— START DATA EXCERPT —

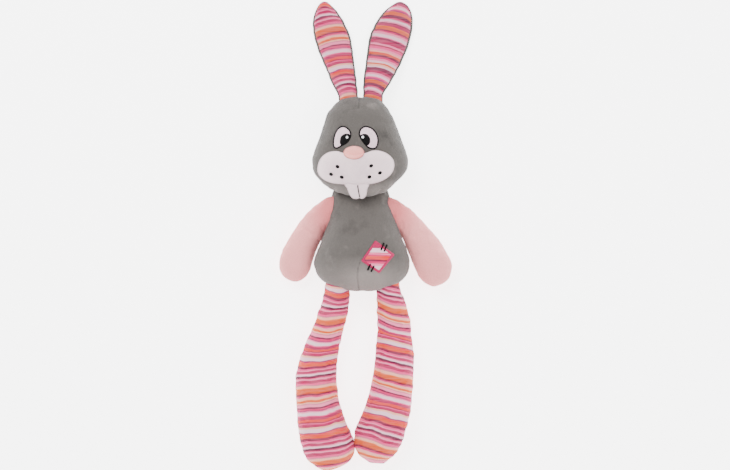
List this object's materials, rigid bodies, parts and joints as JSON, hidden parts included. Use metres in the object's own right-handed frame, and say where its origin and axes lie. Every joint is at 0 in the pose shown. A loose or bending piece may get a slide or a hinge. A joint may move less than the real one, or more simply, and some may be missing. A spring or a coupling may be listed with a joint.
{
  "type": "stuffed rabbit toy",
  "caption": "Soft plush rabbit with long legs and ears of striped cotton, an embroidered face, jointed at its sewn seams and lying on its back.",
  "frame": {"origin": "centre of the outline, on the surface that the rabbit lies on", "axes": "+Z is the way the face looks, straight up from that surface; +Y runs from the feet to the ears; +X is the rabbit's own left"},
  "size_m": [0.2012, 0.5529, 0.0933],
  "materials": {
    "black_thread": "satin stitch",
    "grey_plush": "short-pile plush",
    "nose_plush": "short-pile plush",
    "patch_cotton": "woven cotton with a horizontal stripe print",
    "pink_plush": "short-pile plush",
    "pink_thread": "satin stitch",
    "printed_cotton": "woven cotton with a horizontal stripe print",
    "seam_thread": "sewing thread",
    "stuffing": "loose polyester fibre",
    "white_plush": "short-pile plush",
    "white_thread": "satin stitch"
  },
  "bodies": {
    "torso": {"body_front_panel": "grey_plush", "body_back_panel": "grey_plush", "body_stuffing": "stuffing", "belly_patch": "patch_cotton", "patch_border": "pink_thread", "patch_stitches": "black_thread"},
    "neck": {"neck_stitching": "seam_thread"},
    "head": {"head_front_panel": "grey_plush", "head_back_panel": "grey_plush", "head_stuffing": "stuffing", "muzzle_cover": "white_plush", "muzzle_wadding": "stuffing", "nose": "nose_plush", "right_eye_white": "white_thread", "right_eye_outline": "black_thread", "right_pupil": "black_thread", "right_eye_glint": "white_thread", "left_eye_white": "white_thread", "left_eye_outline": "black_thread", "left_pupil": "black_thread", "left_eye_glint": "white_thread", "right_whisker_spots": "black_thread", "left_whisker_spots": "black_thread"},
    "teeth": {"teeth_front": "white_plush", "teeth_back": "white_plush", "teeth_line": "black_thread"},
    "right_ear_root": {"right_ear_stitching": "seam_thread"},
    "right_ear": {"right_ear_front": "printed_cotton", "right_ear_back": "grey_plush", "right_ear_wadding": "stuffing"},
    "right_shoulder": {"right_shoulder_stitching": "seam_thread"},
    "right_arm": {"right_arm_front": "pink_plush", "right_arm_back": "pink_plush", "right_arm_stuffing": "stuffing"},
    "right_hip": {"right_hip_stitching": "seam_thread"},
    "right_leg": {"right_leg_front": "printed_cotton", "right_leg_back": "printed_cotton", "right_leg_stuffing": "stuffing"},
    "left_ear_root": {"left_ear_stitching": "seam_thread"},
    "left_ear": {"left_ear_front": "printed_cotton", "left_ear_back": "grey_plush", "left_ear_wadding": "stuffing"},
    "left_shoulder": {"left_shoulder_stitching": "seam_thread"},
    "left_arm": {"left_arm_front": "pink_plush", "left_arm_back": "pink_plush", "left_arm_stuffing": "stuffing"},
    "left_hip": {"left_hip_stitching": "seam_thread"},
    "left_leg": {"left_leg_front": "printed_cotton", "left_leg_back": "printed_cotton", "left_leg_stuffing": "stuffing"}
  },
  "joints": [
    {"name": "neck_turn", "type": "hinge", "parent": "torso", "child": "neck", "pos_m": [-0.0066, 0.0557, 0.029], "axis": [0, 1, 0], "range_deg": [-25, 25]},
    {"name": "neck_nod", "type": "hinge", "parent": "neck", "child": "head", "pos_m": [-0.0066, 0.0557, 0.029], "axis": [1, 0, 0], "range_deg": [-20, 20]},
    {"name": "teeth_lift", "type": "hinge", "parent": "head", "child": "teeth", "pos_m": [-0.0096, 0.057, 0.0758], "axis": [-1, 0, 0], "range_deg": [0, 60]},
    {"name": "right_ear_swing", "type": "hinge", "parent": "head", "child": "right_ear_root", "pos_m": [-0.0206, 0.1623, 0.029], "axis": [0, 0, 1], "range_deg": [-2, 20]},
    {"name": "right_ear_fold", "type": "hinge", "parent": "right_ear_root", "child": "right_ear", "pos_m": [-0.0206, 0.1623, 0.029], "axis": [1, 0, 0], "range_deg": [-30, 75]},
    {"name": "left_ear_swing", "type": "hinge", "parent": "head", "child": "left_ear_root", "pos_m": [0.0078, 0.1623, 0.029], "axis": [0, 0, -1], "range_deg": [-2, 20]},
    {"name": "left_ear_fold", "type": "hinge", "parent": "left_ear_root", "child": "left_ear", "pos_m": [0.0078, 0.1623, 0.029], "axis": [1, 0, 0], "range_deg": [-30, 75]},
    {"name": "right_arm_raise", "type": "hinge", "parent": "torso", "child": "right_shoulder", "pos_m": [-0.0462, 0.033, 0.03], "axis": [0, 0, -1], "range_deg": [0, 35]},
    {"name": "right_arm_fold", "type": "hinge", "parent": "right_shoulder", "child": "right_arm", "pos_m": [-0.0462, 0.033, 0.03], "axis": [0, 1, 0], "range_deg": [-10, 60]},
    {"name": "left_arm_raise", "type": "hinge", "parent": "torso", "child": "left_shoulder", "pos_m": [0.034, 0.034, 0.03], "axis": [0, 0, 1], "range_deg": [0, 35]},
    {"name": "left_arm_fold", "type": "hinge", "parent": "left_shoulder", "child": "left_arm", "pos_m": [0.034, 0.034, 0.03], "axis": [0, -1, 0], "range_deg": [-10, 60]},
    {"name": "right_leg_splay", "type": "hinge", "parent": "torso", "child": "right_hip", "pos_m": [-0.0336, -0.0654, 0.031], "axis": [0, 0, -1], "range_deg": [0, 20]},
    {"name": "right_leg_fold", "type": "hinge", "parent": "right_hip", "child": "right_leg", "pos_m": [-0.0336, -0.0654, 0.031], "axis": [-1, 0, 0], "range_deg": [-30, 80]},
    {"name": "left_leg_splay", "type": "hinge", "parent": "torso", "child": "left_hip", "pos_m": [0.026, -0.065, 0.031], "axis": [0, 0, 1], "range_deg": [0, 20]},
    {"name": "left_leg_fold", "type": "hinge", "parent": "left_hip", "child": "left_leg", "pos_m": [0.026, -0.065, 0.031], "axis": [-1, 0, 0], "range_deg": [-30, 80]}
  ]
}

— END DATA EXCERPT —

* [THE REQUEST] Using the data above, return each line exactly as written.

* [RESULT BELOW]
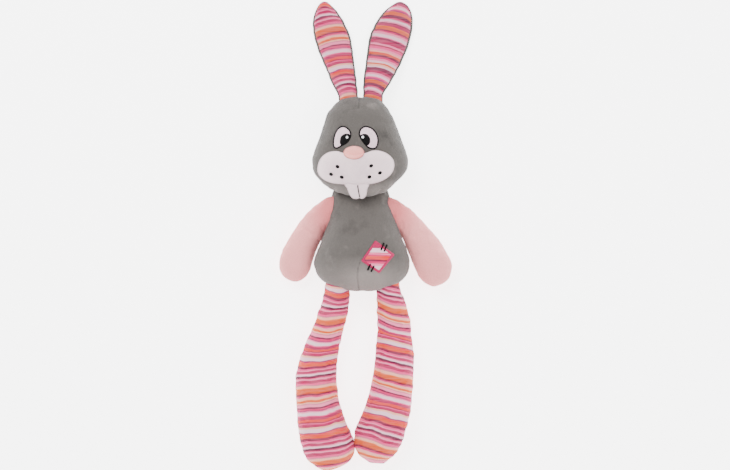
List this object's materials, rigid bodies, parts and joints as JSON, hidden parts included. Use metres in the object's own right-handed frame, and say where its origin and axes lie. Every joint is at 0 in the pose shown. A loose or bending piece may get a slide or a hinge. A joint may move less than the real one, or more simply, and some may be missing. A spring or a coupling may be listed with a joint.
{
  "type": "stuffed rabbit toy",
  "caption": "Soft plush rabbit with long legs and ears of striped cotton, an embroidered face, jointed at its sewn seams and lying on its back.",
  "frame": {"origin": "centre of the outline, on the surface that the rabbit lies on", "axes": "+Z is the way the face looks, straight up from that surface; +Y runs from the feet to the ears; +X is the rabbit's own left"},
  "size_m": [0.2012, 0.5529, 0.0933],
  "materials": {
    "black_thread": "satin stitch",
    "grey_plush": "short-pile plush",
    "nose_plush": "short-pile plush",
    "patch_cotton": "woven cotton with a horizontal stripe print",
    "pink_plush": "short-pile plush",
    "pink_thread": "satin stitch",
    "printed_cotton": "woven cotton with a horizontal stripe print",
    "seam_thread": "sewing thread",
    "stuffing": "loose polyester fibre",
    "white_plush": "short-pile plush",
    "white_thread": "satin stitch"
  },
  "bodies": {
    "torso": {"body_front_panel": "grey_plush", "body_back_panel": "grey_plush", "body_stuffing": "stuffing", "belly_patch": "patch_cotton", "patch_border": "pink_thread", "patch_stitches": "black_thread"},
    "neck": {"neck_stitching": "seam_thread"},
    "head": {"head_front_panel": "grey_plush", "head_back_panel": "grey_plush", "head_stuffing": "stuffing", "muzzle_cover": "white_plush", "muzzle_wadding": "stuffing", "nose": "nose_plush", "right_eye_white": "white_thread", "right_eye_outline": "black_thread", "right_pupil": "black_thread", "right_eye_glint": "white_thread", "left_eye_white": "white_thread", "left_eye_outline": "black_thread", "left_pupil": "black_thread", "left_eye_glint": "white_thread", "right_whisker_spots": "black_thread", "left_whisker_spots": "black_thread"},
    "teeth": {"teeth_front": "white_plush", "teeth_back": "white_plush", "teeth_line": "black_thread"},
    "right_ear_root": {"right_ear_stitching": "seam_thread"},
    "right_ear": {"right_ear_front": "printed_cotton", "right_ear_back": "grey_plush", "right_ear_wadding": "stuffing"},
    "right_shoulder": {"right_shoulder_stitching": "seam_thread"},
    "right_arm": {"right_arm_front": "pink_plush", "right_arm_back": "pink_plush", "right_arm_stuffing": "stuffing"},
    "right_hip": {"right_hip_stitching": "seam_thread"},
    "right_leg": {"right_leg_front": "printed_cotton", "right_leg_back": "printed_cotton", "right_leg_stuffing": "stuffing"},
    "left_ear_root": {"left_ear_stitching": "seam_thread"},
    "left_ear": {"left_ear_front": "printed_cotton", "left_ear_back": "grey_plush", "left_ear_wadding": "stuffing"},
    "left_shoulder": {"left_shoulder_stitching": "seam_thread"},
    "left_arm": {"left_arm_front": "pink_plush", "left_arm_back": "pink_plush", "left_arm_stuffing": "stuffing"},
    "left_hip": {"left_hip_stitching": "seam_thread"},
    "left_leg": {"left_leg_front": "printed_cotton", "left_leg_back": "printed_cotton", "left_leg_stuffing": "stuffing"}
  },
  "joints": [
    {"name": "neck_turn", "type": "hinge", "parent": "torso", "child": "neck", "pos_m": [-0.0066, 0.0557, 0.029], "axis": [0, 1, 0], "range_deg": [-25, 25]},
    {"name": "neck_nod", "type": "hinge", "parent": "neck", "child": "head", "pos_m": [-0.0066, 0.0557, 0.029], "axis": [1, 0, 0], "range_deg": [-20, 20]},
    {"name": "teeth_lift", "type": "hinge", "parent": "head", "child": "teeth", "pos_m": [-0.0096, 0.057, 0.0758], "axis": [-1, 0, 0], "range_deg": [0, 60]},
    {"name": "right_ear_swing", "type": "hinge", "parent": "head", "child": "right_ear_root", "pos_m": [-0.0206, 0.1623, 0.029], "axis": [0, 0, 1], "range_deg": [-2, 20]},
    {"name": "right_ear_fold", "type": "hinge", "parent": "right_ear_root", "child": "right_ear", "pos_m": [-0.0206, 0.1623, 0.029], "axis": [1, 0, 0], "range_deg": [-30, 75]},
    {"name": "left_ear_swing", "type": "hinge", "parent": "head", "child": "left_ear_root", "pos_m": [0.0078, 0.1623, 0.029], "axis": [0, 0, -1], "range_deg": [-2, 20]},
    {"name": "left_ear_fold", "type": "hinge", "parent": "left_ear_root", "child": "left_ear", "pos_m": [0.0078, 0.1623, 0.029], "axis": [1, 0, 0], "range_deg": [-30, 75]},
    {"name": "right_arm_raise", "type": "hinge", "parent": "torso", "child": "right_shoulder", "pos_m": [-0.0462, 0.033, 0.03], "axis": [0, 0, -1], "range_deg": [0, 35]},
    {"name": "right_arm_fold", "type": "hinge", "parent": "right_shoulder", "child": "right_arm", "pos_m": [-0.0462, 0.033, 0.03], "axis": [0, 1, 0], "range_deg": [-10, 60]},
    {"name": "left_arm_raise", "type": "hinge", "parent": "torso", "child": "left_shoulder", "pos_m": [0.034, 0.034, 0.03], "axis": [0, 0, 1], "range_deg": [0, 35]},
    {"name": "left_arm_fold", "type": "hinge", "parent": "left_shoulder", "child": "left_arm", "pos_m": [0.034, 0.034, 0.03], "axis": [0, -1, 0], "range_deg": [-10, 60]},
    {"name": "right_leg_splay", "type": "hinge", "parent": "torso", "child": "right_hip", "pos_m": [-0.0336, -0.0654, 0.031], "axis": [0, 0, -1], "range_deg": [0, 20]},
    {"name": "right_leg_fold", "type": "hinge", "parent": "right_hip", "child": "right_leg", "pos_m": [-0.0336, -0.0654, 0.031], "axis": [-1, 0, 0], "range_deg": [-30, 80]},
    {"name": "left_leg_splay", "type": "hinge", "parent": "torso", "child": "left_hip", "pos_m": [0.026, -0.065, 0.031], "axis": [0, 0, 1], "range_deg": [0, 20]},
    {"name": "left_leg_fold", "type": "hinge", "parent": "left_hip", "child": "left_leg", "pos_m": [0.026, -0.065, 0.031], "axis": [-1, 0, 0], "range_deg": [-30, 80]}
  ]
}